2.is it still in balance? The weight on the way down is has less downward force because it is following an incline except for a brief moment when it reaches the height of the axial while the full downward force is in effect on the upward travelling weight.

If you have more questions please add them and hopefully some of you guru's who have thought this through will be able to shed some light on this.

Thanks in advance everyone for your contributions :)

Flyboy

Reserved for future use (will consolidate information from discussion here)

Thaelin

   The amount of power delivered to the rotational shaft center depends on how much weight and how far from center it is. The more the value, the more the output.

thaelin

Cloxxki

In that case...
Imagine a lifting tower as sketched, and a very slightly sloping plain right to it.
Once way out, the weight transfers onto a lever coming from the base of the tower.
The tower could be central and the plain circular, directing each next weight to another lever, organised like a sunflower around it.

If indeed the long lever makes a difference, there should be sufficient energy stored, in a wind-up kind of engine (toy car engine for proto) to bring the weights up.
A very slow sytem, but it could have a high through-put.

I am sceptical though about this.

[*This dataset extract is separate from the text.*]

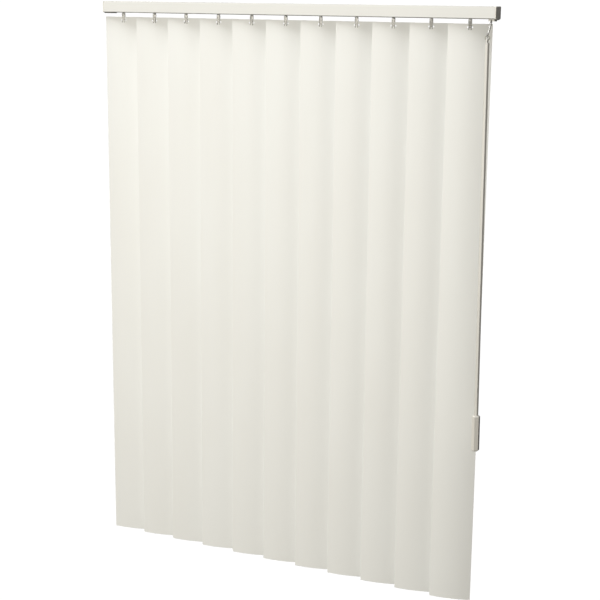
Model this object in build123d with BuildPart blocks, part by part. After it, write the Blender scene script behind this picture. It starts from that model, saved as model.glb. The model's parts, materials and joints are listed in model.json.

A longer lever can deliver more focused pressure I would say, not do more work for a given weight and height overcome. This has been tried so often, there have to be better ways.

Flyboy

Thanks guys for the replies.

Lets take the example picture (...E1) it consists of a wheel with teeth (blue dots) for a chain (green) to run on (think bicycle chain).  The two black circles are sprockets which at the top help lift the chain over the teeth and allow the chain to seat back on the wheel, while the bottom sprocket pops the chain off the wheel.

(For the sake of simplicity lets assume a frictionless system)  Now as I analyze the system I find that the gravity pulling the chain down is balanced.  Even though more links of chain are on the downward travelling side, the force is diluted by the 'slope' as the chain follows the circumference of the wheel.  Thus we can expect the chain to effortlessly spin as the force needed to raise the chain is exactly equal to the force created by gravity pulling down on the chain (no surprises here).

The magic comes into play when we look at the balance of the wheel and see that it has more weight on the the right than the left.  This should cause the wheel to twist clockwise (see ...E2).

The problem is I am fairly confident that this has been tried many times as it would be such a simple build... I can't begin to understand what makes it not work (or does it????).  Can someone please explain why this has not worked for others.